11 июля закончилось слушание в выездной сессии бакинского революционного трибунала громкого дела политического авантюриста А. Ф. Михайлова-Станкевича по ряду обвинений, как-то: незаконное присвоение звания доктора медицины и медицинское шарлатанство, ряд подлогов официальных документов, присвоение яркого имущества, растрата народного достояния и др.

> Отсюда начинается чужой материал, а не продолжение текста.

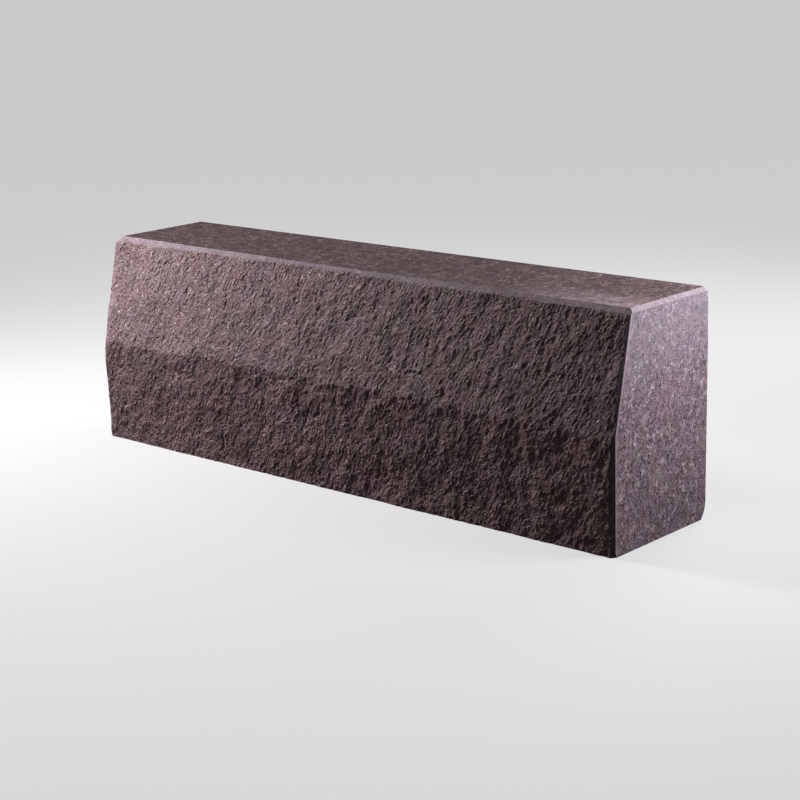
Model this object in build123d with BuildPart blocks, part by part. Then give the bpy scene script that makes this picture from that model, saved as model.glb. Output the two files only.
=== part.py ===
from build123d import *
from math import cos, pi, sin
import os

# Granite kerb stone, one solid piece, in millimetres.
# X runs along the kerb, Y from the dressed street face (-Y) to the sawn back (+Y), Z up.
# The origin is the centre of the bed, under the middle of the piece's box.

# Driving dimensions of the section
length = 768.0              # sawn end to sawn end
height = 250.0              # bed to top
top_width = 144.0           # back plane to the street edge of the top, before that edge is chamfered
body_width = 171.0          # back plane to the hewn arris, the widest section
arris_height = 128.0        # bed to the hewn arris that parts the batter from the foot
foot_retreat_left = 3.2     # how far the foot runs back under the arris at the left end
foot_retreat_right = 1.2    # the same at the right end

# Dressed edges
top_chamfer_left = 7.0      # leg of the chamfer round the top, at the left end
top_chamfer_right = 5.0     # the same at the right end
end_bevel = 3.0             # leg of the bevel down each upright corner
corner_break = 0.6          # depth ground off each corner where chamfers and bevel meet
heel_rise = 18.0            # height of the broken edge between back and bed
heel_depth = 8.0            # how far that broken edge reaches in under the back
heel_flats = 3              # flat breaks that make up its round

# Hewn arris: straight in the drafted margins at the ends, wandering between them
margin = 42.0               # drafted margin at each end
station_pitch = 38.0        # distance between the sections that the street face is worked to
arris_wander = 1.3          # how far the arris strays up and down
arris_loss = 1.1            # most that is spalled off the arris
arris_dip = 2.4             # how far the arris runs down to the right margin
dip_reach = 70.0            # length of the stretch over which it does so
long_wave = 211.0           # lengths of the two waves that make up the wander
short_wave = 83.0
heel_wander = 0.2           # share by which the broken heel grows and shrinks along the piece

# Planes that follow from them
half_length = length / 2
half_worked = half_length - margin
front = -body_width / 2
back = body_width / 2
top_front = back - top_width


def along(x):
    """Share of the way from the left margin to the right one, the same all through each margin."""
    return min(max((x + half_worked) / (2 * half_worked), 0.0), 1.0)


def worked(x):
    """0 in the drafted margins, rising to 1 over one station inside them."""
    return min(max((half_worked - abs(x)) / station_pitch, 0.0), 1.0)


def waves(x):
    """Phases of the long and the short wave at x."""
    return 2 * pi * x / long_wave, 2 * pi * x / short_wave


def arris_point(x):
    """Depth and height of the hewn arris in the section at x."""
    long_turn, short_turn = waves(x)
    stray = arris_wander * (0.6 * sin(long_turn) + 0.4 * sin(short_turn + 1))
    loss = arris_loss * (0.5 - 0.5 * cos(long_turn + short_turn))
    dip = arris_dip * max(0.0, 1 - max(half_worked - x, 0.0) / dip_reach)
    return front + loss * worked(x), arris_height + stray * worked(x) - dip


def foot_depth(x):
    """Where the foot of the street face meets the bed."""
    return front + foot_retreat_left + (foot_retreat_right - foot_retreat_left) * along(x)


def heel_points(x):
    """Broken edge from the back down to the bed: flats of a round that leaves the back tangent."""
    long_turn, short_turn = waves(x)
    size = 1 + heel_wander * (0.6 * sin(long_turn + 2) + 0.4 * sin(short_turn)) * worked(x)
    points = []
    for step in range(heel_flats + 1):
        share = step / heel_flats
        points.append((back - heel_depth * size * share**2, heel_rise * size * (1 - share)))
    return points


def section(x):
    """Outline at x before the edges are dressed, as points of depth and height."""
    return [(foot_depth(x), 0.0), arris_point(x), (top_front, height), (back, height), *heel_points(x)]


# Sections at both ends, at the inner ends of the margins, and evenly spaced between those
worked_bays = max(1, round(2 * half_worked / station_pitch))
stations = [-half_length]
for bay in range(worked_bays + 1):
    stations.append(half_worked * (2 * bay / worked_bays - 1))
stations.append(half_length)


def square_to(run):
    """Unit vector square to a run up the street face, pointing out of that face."""
    return Vector(0, -run.Z, run.Y).normalized()


def long_chamfer(edge_y, inward, run_out):
    """Plane that chamfers one long edge of the top, as wide at each end as the chamfer is there.

    inward is the way in from the edge along Y, and run_out how far the face below it stands out
    from the edge for each millimetre of drop.
    """
    left = Vector(-half_length, edge_y + inward * top_chamfer_left, height)
    right = Vector(half_length, edge_y + inward * top_chamfer_right, height)
    down_slope = Vector(0, -inward * (1 + run_out), -1)
    waste_side = down_slope.cross(right - left) * inward
    return Plane(origin=left, z_dir=waste_side)


def end_planes(side, chamfer_leg):
    """Planes that dress the edges of one end, each with its normal pointing into the waste."""
    end_x = side * half_length
    outward = Vector(side, 0, 0)
    bevel_inset = outward * -end_bevel
    foot = Vector(end_x, foot_depth(end_x), 0)
    arris = Vector(end_x, *arris_point(end_x))
    street_edge = Vector(end_x, top_front, height)
    back_edge = Vector(end_x, back, height)
    batter_out = square_to(street_edge - arris)
    foot_out = square_to(arris - foot)
    back_out = Vector(0, 1, 0)
    up = Vector(0, 0, 1)
    planes = [
        Plane(origin=arris + bevel_inset, z_dir=batter_out + outward),
        Plane(origin=arris + bevel_inset, z_dir=foot_out + outward),
        Plane(origin=back_edge + bevel_inset, z_dir=back_out + outward),
        Plane(origin=(end_x, 0, height - chamfer_leg), z_dir=outward + up),
    ]
    for edge, face_out, inward in ((street_edge, batter_out, 1), (back_edge, back_out, -1)):
        peak = edge + Vector(-side * chamfer_leg, inward * chamfer_leg, 0)
        facet_out = ((face_out + outward).normalized() + up).normalized()
        planes.append(Plane(origin=peak - facet_out * corner_break, z_dir=facet_out))
    return planes


batter_run = (top_front - front) / (height - arris_height)
dressings = [long_chamfer(top_front, 1, batter_run), long_chamfer(back, -1, 0)]
dressings += end_planes(-1, top_chamfer_left)
dressings += end_planes(1, top_chamfer_right)

# The piece: worked sections joined by ruled faces, then each edge dressed flat by one plane
with BuildPart() as kerb_stone:
    for station in stations:
        with BuildSketch(Plane.YZ.offset(station)):
            with BuildLine():
                Polyline(*section(station), close=True)
            make_face()
    loft(ruled=True)
    for dressing in dressings:
        split(bisect_by=dressing, keep=Keep.BOTTOM)

kerb_stone.part.label = "kerb_stone"

os.makedirs("parts", exist_ok=True)
export_step(kerb_stone.part, "parts/kerb_stone.step")
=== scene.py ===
"""Granite kerb stone: one dressed stone with its finishes, a plain studio and a camera.

Lengths are in metres and colours are sRGB bytes. X runs along the kerb, Y from the worked street
face to the sawn back, and Z up. The origin is the centre of the bed.
"""

import logging
from dataclasses import dataclass, field
from enum import Enum
from functools import reduce
from math import cos, pi, radians, sin, tau

import bpy
import numpy as np
from mathutils import Color, Matrix, Vector
from mathutils.geometry import delaunay_2d_cdt


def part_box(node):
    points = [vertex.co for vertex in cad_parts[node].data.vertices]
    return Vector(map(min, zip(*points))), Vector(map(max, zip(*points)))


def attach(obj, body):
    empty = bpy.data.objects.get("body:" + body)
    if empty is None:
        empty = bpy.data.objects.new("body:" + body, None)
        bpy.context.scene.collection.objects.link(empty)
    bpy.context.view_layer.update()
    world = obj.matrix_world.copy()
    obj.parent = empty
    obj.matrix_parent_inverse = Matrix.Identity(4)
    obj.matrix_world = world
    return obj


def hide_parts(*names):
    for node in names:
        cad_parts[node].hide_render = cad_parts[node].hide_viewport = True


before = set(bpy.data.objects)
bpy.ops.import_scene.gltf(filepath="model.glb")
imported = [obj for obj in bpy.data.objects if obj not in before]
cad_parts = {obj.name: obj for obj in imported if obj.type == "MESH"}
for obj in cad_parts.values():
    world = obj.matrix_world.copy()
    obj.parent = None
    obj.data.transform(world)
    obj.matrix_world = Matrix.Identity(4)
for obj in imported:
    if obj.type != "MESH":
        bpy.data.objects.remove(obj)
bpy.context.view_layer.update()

LOG = logging.getLogger("kerb_stone")
MM = 0.001
NODE = "kerb_stone"
BODY = "root"

# Attributes that the meshing hands to the relief
BATTER_PLANE = "batter_plane"
FOOT_PLANE = "foot_plane"
GROUND_PLANE = "ground_plane"
HOLLOW_MASK = "hollow_mask"
STREET_MASK = "street_mask"
FINISH_INDEX = "finish_index"

# Attributes that the relief hands to the materials
GROUND_MASK = "ground_mask"
FOOT_MASK = "foot_mask"

Pair = tuple[float, float]
Triple = tuple[float, float, float]
Array = np.ndarray
Socket = bpy.types.NodeSocket

# The two ways in which the granite's hue strays from its base colour
WARM = (1.0, -0.1, -0.7)
ROSY = (0.5, -0.6, 0.5)

# Middle of the range of a random colour
MIDDLE = (0.5, 0.5, 0.5)

# Lean of the tool strokes on the street face, from the run of the kerb
STROKE_ANGLE = radians(66)


def linear(colour: Triple) -> tuple[float, ...]:
    """Turns an sRGB colour of 0 to 255 into the scene linear values that a socket takes."""
    return (*Color([channel / 255 for channel in colour]).from_srgb_to_scene_linear(), 1.0)


def ramp(value: Array, start: Array | float, stop: Array | float) -> Array:
    """Share of the way from start to stop, held at 0 before it and at 1 past it."""
    return np.clip((value - start) / (stop - start), 0.0, 1.0)


class Side(Enum):
    """The two ends of the stone, by the sign of X."""

    LEFT = -1
    RIGHT = 1


class Region(Enum):
    """Regions of the skin, each with a finish of its own."""

    SPLIT = 0
    GROUND = 1
    HONED = 2
    END = 3
    SAWN = 4
    BROKEN = 5
    EDGE = 6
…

Перед судом прошло более двадцати свидетельских показаний лиц самого разнообразного общественного положения. Умный и ловкий, с широко развитой фантазией, обвиняемый сумел импонировать своей самоуверенностью и твёрдостью характера, — он даже втёрся в компанию, которая в 1920 году назначает его на должность заведующего лекторским отделом здравоохранения. Выходец из Литвы, сын известного политического деятеля шестидесятых годов, он, по его словам, будто бы окончил краковскую Ягеллонскую академию, защитил в Варшаве диссертацию, но потом, оставив медицину, бросился в политическую работу в самых разнообразных партиях: анархистов, польских националистов, польской социалистической и, наконец, коммунистической. Со своей супругой, артисткой Санковской, он объехал немало мест и наконец прикатил на Мугань, в Покровку, где и начал свою «медицинскую» карьеру. Эта карьера его продолжалась почти полгода и сходила с рук «доктору» довольно удачно при обширной клиентуре, хотя экспертизой было установлено отсутствие у него необходимых знаний.